THE PROBLEM:
Can you reproduce the data beneath, keeping every line exact?

○ ○ ○ ○ ○

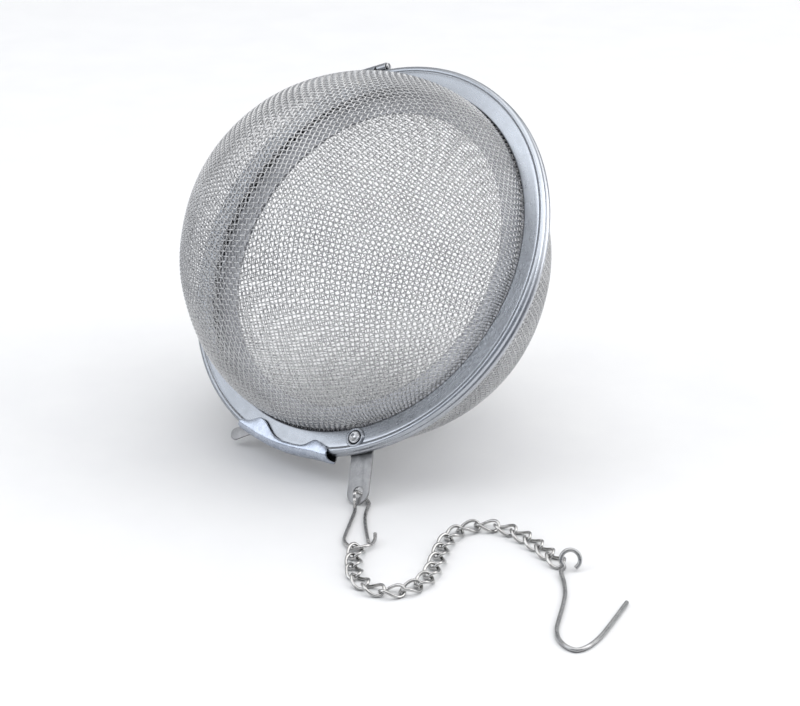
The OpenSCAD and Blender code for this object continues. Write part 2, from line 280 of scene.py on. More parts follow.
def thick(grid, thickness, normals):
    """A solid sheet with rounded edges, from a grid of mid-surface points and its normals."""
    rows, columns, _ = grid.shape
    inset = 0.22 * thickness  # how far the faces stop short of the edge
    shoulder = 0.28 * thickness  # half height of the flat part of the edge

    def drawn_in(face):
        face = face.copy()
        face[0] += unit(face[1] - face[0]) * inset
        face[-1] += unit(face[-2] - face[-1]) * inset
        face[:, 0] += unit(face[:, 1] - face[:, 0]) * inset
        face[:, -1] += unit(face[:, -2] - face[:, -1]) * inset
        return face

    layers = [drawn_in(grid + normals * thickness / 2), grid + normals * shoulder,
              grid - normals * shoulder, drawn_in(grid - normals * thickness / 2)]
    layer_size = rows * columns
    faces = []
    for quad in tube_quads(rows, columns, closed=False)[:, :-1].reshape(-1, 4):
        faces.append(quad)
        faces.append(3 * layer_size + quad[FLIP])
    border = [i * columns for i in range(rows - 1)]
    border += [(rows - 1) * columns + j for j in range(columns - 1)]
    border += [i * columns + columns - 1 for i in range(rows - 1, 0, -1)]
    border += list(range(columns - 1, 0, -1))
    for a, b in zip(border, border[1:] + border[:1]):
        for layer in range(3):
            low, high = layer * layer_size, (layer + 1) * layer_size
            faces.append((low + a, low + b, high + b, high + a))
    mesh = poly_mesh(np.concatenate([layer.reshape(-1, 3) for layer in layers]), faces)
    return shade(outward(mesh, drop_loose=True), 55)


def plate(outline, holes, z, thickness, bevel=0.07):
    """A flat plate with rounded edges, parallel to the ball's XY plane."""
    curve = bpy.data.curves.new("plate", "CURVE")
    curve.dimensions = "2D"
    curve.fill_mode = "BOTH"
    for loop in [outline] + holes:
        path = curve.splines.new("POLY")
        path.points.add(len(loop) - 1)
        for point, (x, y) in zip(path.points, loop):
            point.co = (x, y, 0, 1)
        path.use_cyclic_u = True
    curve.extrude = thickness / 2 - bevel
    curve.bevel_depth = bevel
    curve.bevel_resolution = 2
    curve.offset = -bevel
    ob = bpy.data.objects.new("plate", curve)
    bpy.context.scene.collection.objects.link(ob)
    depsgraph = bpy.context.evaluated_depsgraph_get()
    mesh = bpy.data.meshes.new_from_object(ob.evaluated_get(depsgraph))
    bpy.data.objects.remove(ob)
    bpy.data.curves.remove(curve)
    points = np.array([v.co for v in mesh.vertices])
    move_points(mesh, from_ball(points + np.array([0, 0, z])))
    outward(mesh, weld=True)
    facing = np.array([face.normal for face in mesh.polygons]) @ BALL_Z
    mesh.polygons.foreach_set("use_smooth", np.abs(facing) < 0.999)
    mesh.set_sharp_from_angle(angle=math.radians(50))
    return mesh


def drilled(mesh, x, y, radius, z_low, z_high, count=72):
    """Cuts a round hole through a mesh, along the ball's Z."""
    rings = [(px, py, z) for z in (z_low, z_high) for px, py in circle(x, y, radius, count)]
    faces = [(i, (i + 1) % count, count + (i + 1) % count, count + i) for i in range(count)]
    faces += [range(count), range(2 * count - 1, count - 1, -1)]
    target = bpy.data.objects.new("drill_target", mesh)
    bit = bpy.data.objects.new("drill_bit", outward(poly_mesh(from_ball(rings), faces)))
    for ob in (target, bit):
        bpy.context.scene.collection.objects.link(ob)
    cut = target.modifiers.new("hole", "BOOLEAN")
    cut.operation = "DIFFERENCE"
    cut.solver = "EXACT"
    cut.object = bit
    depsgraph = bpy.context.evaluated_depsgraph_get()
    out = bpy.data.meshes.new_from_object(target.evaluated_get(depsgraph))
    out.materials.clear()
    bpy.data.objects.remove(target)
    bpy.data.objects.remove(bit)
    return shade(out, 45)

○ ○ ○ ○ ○

WRITTEN SOLUTION:
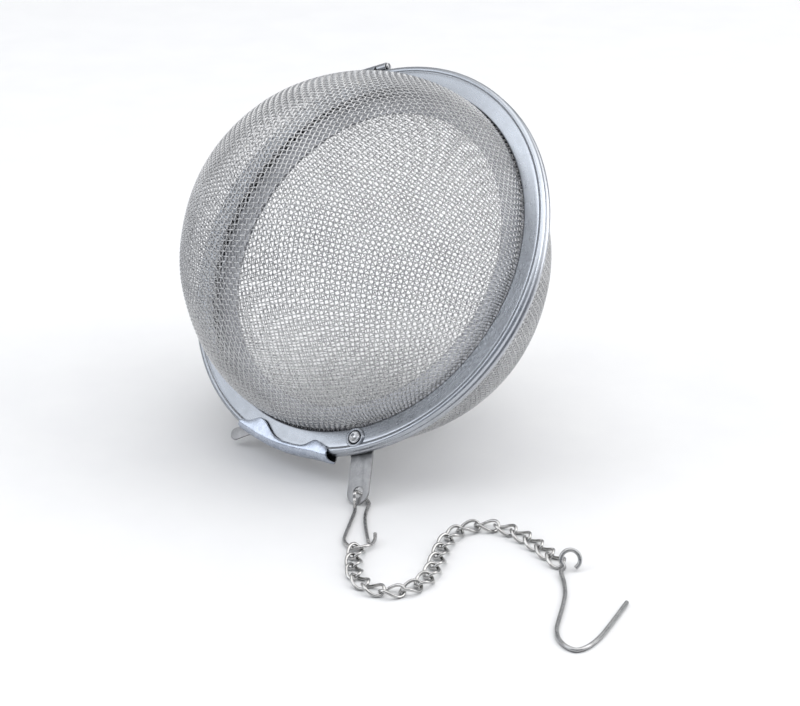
The OpenSCAD and Blender code for this object continues. Write part 2, from line 280 of scene.py on. More parts follow.
def thick(grid, thickness, normals):
    """A solid sheet with rounded edges, from a grid of mid-surface points and its normals."""
    rows, columns, _ = grid.shape
    inset = 0.22 * thickness  # how far the faces stop short of the edge
    shoulder = 0.28 * thickness  # half height of the flat part of the edge

    def drawn_in(face):
        face = face.copy()
        face[0] += unit(face[1] - face[0]) * inset
        face[-1] += unit(face[-2] - face[-1]) * inset
        face[:, 0] += unit(face[:, 1] - face[:, 0]) * inset
        face[:, -1] += unit(face[:, -2] - face[:, -1]) * inset
        return face

    layers = [drawn_in(grid + normals * thickness / 2), grid + normals * shoulder,
              grid - normals * shoulder, drawn_in(grid - normals * thickness / 2)]
    layer_size = rows * columns
    faces = []
    for quad in tube_quads(rows, columns, closed=False)[:, :-1].reshape(-1, 4):
        faces.append(quad)
        faces.append(3 * layer_size + quad[FLIP])
    border = [i * columns for i in range(rows - 1)]
    border += [(rows - 1) * columns + j for j in range(columns - 1)]
    border += [i * columns + columns - 1 for i in range(rows - 1, 0, -1)]
    border += list(range(columns - 1, 0, -1))
    for a, b in zip(border, border[1:] + border[:1]):
        for layer in range(3):
            low, high = layer * layer_size, (layer + 1) * layer_size
            faces.append((low + a, low + b, high + b, high + a))
    mesh = poly_mesh(np.concatenate([layer.reshape(-1, 3) for layer in layers]), faces)
    return shade(outward(mesh, drop_loose=True), 55)


def plate(outline, holes, z, thickness, bevel=0.07):
    """A flat plate with rounded edges, parallel to the ball's XY plane."""
    curve = bpy.data.curves.new("plate", "CURVE")
    curve.dimensions = "2D"
    curve.fill_mode = "BOTH"
    for loop in [outline] + holes:
        path = curve.splines.new("POLY")
        path.points.add(len(loop) - 1)
        for point, (x, y) in zip(path.points, loop):
            point.co = (x, y, 0, 1)
        path.use_cyclic_u = True
    curve.extrude = thickness / 2 - bevel
    curve.bevel_depth = bevel
    curve.bevel_resolution = 2
    curve.offset = -bevel
    ob = bpy.data.objects.new("plate", curve)
    bpy.context.scene.collection.objects.link(ob)
    depsgraph = bpy.context.evaluated_depsgraph_get()
    mesh = bpy.data.meshes.new_from_object(ob.evaluated_get(depsgraph))
    bpy.data.objects.remove(ob)
    bpy.data.curves.remove(curve)
    points = np.array([v.co for v in mesh.vertices])
    move_points(mesh, from_ball(points + np.array([0, 0, z])))
    outward(mesh, weld=True)
    facing = np.array([face.normal for face in mesh.polygons]) @ BALL_Z
    mesh.polygons.foreach_set("use_smooth", np.abs(facing) < 0.999)
    mesh.set_sharp_from_angle(angle=math.radians(50))
    return mesh


def drilled(mesh, x, y, radius, z_low, z_high, count=72):
    """Cuts a round hole through a mesh, along the ball's Z."""
    rings = [(px, py, z) for z in (z_low, z_high) for px, py in circle(x, y, radius, count)]
    faces = [(i, (i + 1) % count, count + (i + 1) % count, count + i) for i in range(count)]
    faces += [range(count), range(2 * count - 1, count - 1, -1)]
    target = bpy.data.objects.new("drill_target", mesh)
    bit = bpy.data.objects.new("drill_bit", outward(poly_mesh(from_ball(rings), faces)))
    for ob in (target, bit):
        bpy.context.scene.collection.objects.link(ob)
    cut = target.modifiers.new("hole", "BOOLEAN")
    cut.operation = "DIFFERENCE"
    cut.solver = "EXACT"
    cut.object = bit
    depsgraph = bpy.context.evaluated_depsgraph_get()
    out = bpy.data.meshes.new_from_object(target.evaluated_get(depsgraph))
    out.materials.clear()
    bpy.data.objects.remove(target)
    bpy.data.objects.remove(bit)
    return shade(out, 45)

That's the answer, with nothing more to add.